The crown jewel to Wanderer’s: Astrology of the Nine is the two-part finale “Pluto (The Gatekeeper)”. Spectral Lore and Mare Cognitum come together on both tracks to make the ultimate ending to such an ambitious record. Part one is eleven and a half minutes in length composed entirely of cold ambient textures representing the vast space between the rest of the Milky Way and Pluto. I will admit that they could have cut it down a little, but they do their best to enthrall the listener with the staticy air, sharply textured feedback that never becomes overwhelming, and the frigid yet vibrant synths that flow into the second part. That spacious aesthetic is then shattered as the record creeps towards the outermost area of the solar system on the legendary “Pluto (The Gatekeeper), Pt. 2: The Astral Bridge”. Everything both artists brought to the table up to this point is put on display, brilliantly fused and epitomized, illustrating the harsh environment that holds the solar system together before subsiding as it reaches the edge of the Milky Way.

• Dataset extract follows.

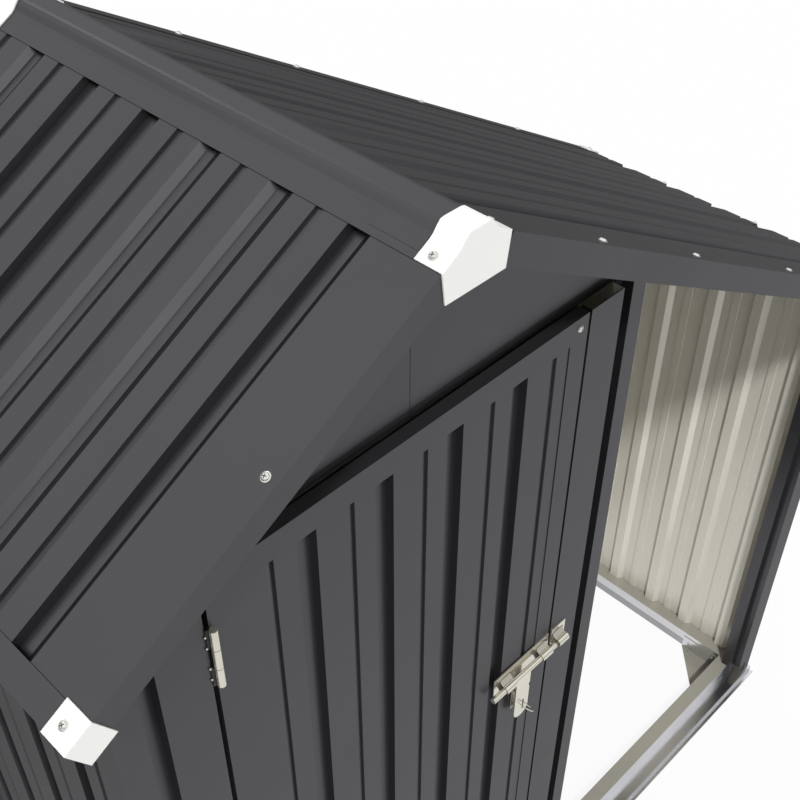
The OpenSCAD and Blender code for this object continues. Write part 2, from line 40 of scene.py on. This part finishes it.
# The shed's own places, in metres
RIDGE_X = -0.385
RIDGE_Z = 1.94
SLOPE = math.radians(30)
ROOF_HALF = 0.387       # from the middle of the roof to its front or back edge
ROOF_RUN = {-1: 0.502, 1: 1.272}    # level distance from the ridge to the left or right eave
DOOR_FACE = -0.312
PLATE_FACE = -0.314     # front of the bolt's back plate
BOLT_Z = 0.974          # axis of the bolt
HINGE_AXIS = (-0.685, -0.3175)
# Rail levels that split off painted shade: a darker cream on the top, a darker zinc below the hem
RAIL_TOP = 0.05         # a rail's cream top lies above this level
RAIL_HEM = 0.0255       # a rail's bright hem lies above this level

LEFT, RIGHT, FRONT, BACK, UP = (-1, 0, 0), (1, 0, 0), (0, -1, 0), (0, 1, 0), (0, 0, 1)
UP_LEFT = (-math.sin(SLOPE), 0, math.cos(SLOPE))
UP_RIGHT = (math.sin(SLOPE), 0, math.cos(SLOPE))

RAILS = ["base_front_rail", "base_back_rail", "base_left_rail", "base_right_rail", "base_mid_rail"]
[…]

Wanderer’s: Astrology of the Nine is a masterpiece. Even with a couple of very brief moments that could have been more refined, Spectral Lore and Mare Cognitum were able to create some of the most attention grabbing black metal I’ve heard in awhile for the entirety of the record’s two hour length. A record this ambitious had all the potential in the world to fail at the hands of the broad and complex concept, immense length, and the juxtaposition of both artists’ styles. Somehow, none of that happened. Instead each aspect played a role in making the others work exceptionally. I have a newfound respect for these guys and although I cannot call this entirely perfect, this will go down as one of the strongest cosmic black metal albums ever.
Favorite Tracks: “Mercury (The Virtuous)”; “Mars (The Warrior)”; “Venus (The Priestess)”; “Jupiter (The Giant)”; “Saturn (The Rebel)”; “Neptune (The Mystic)”; “Uranus (The Fallen)”; “Pluto (The Gatekeeper), Pt. 2: The Astral Bridge”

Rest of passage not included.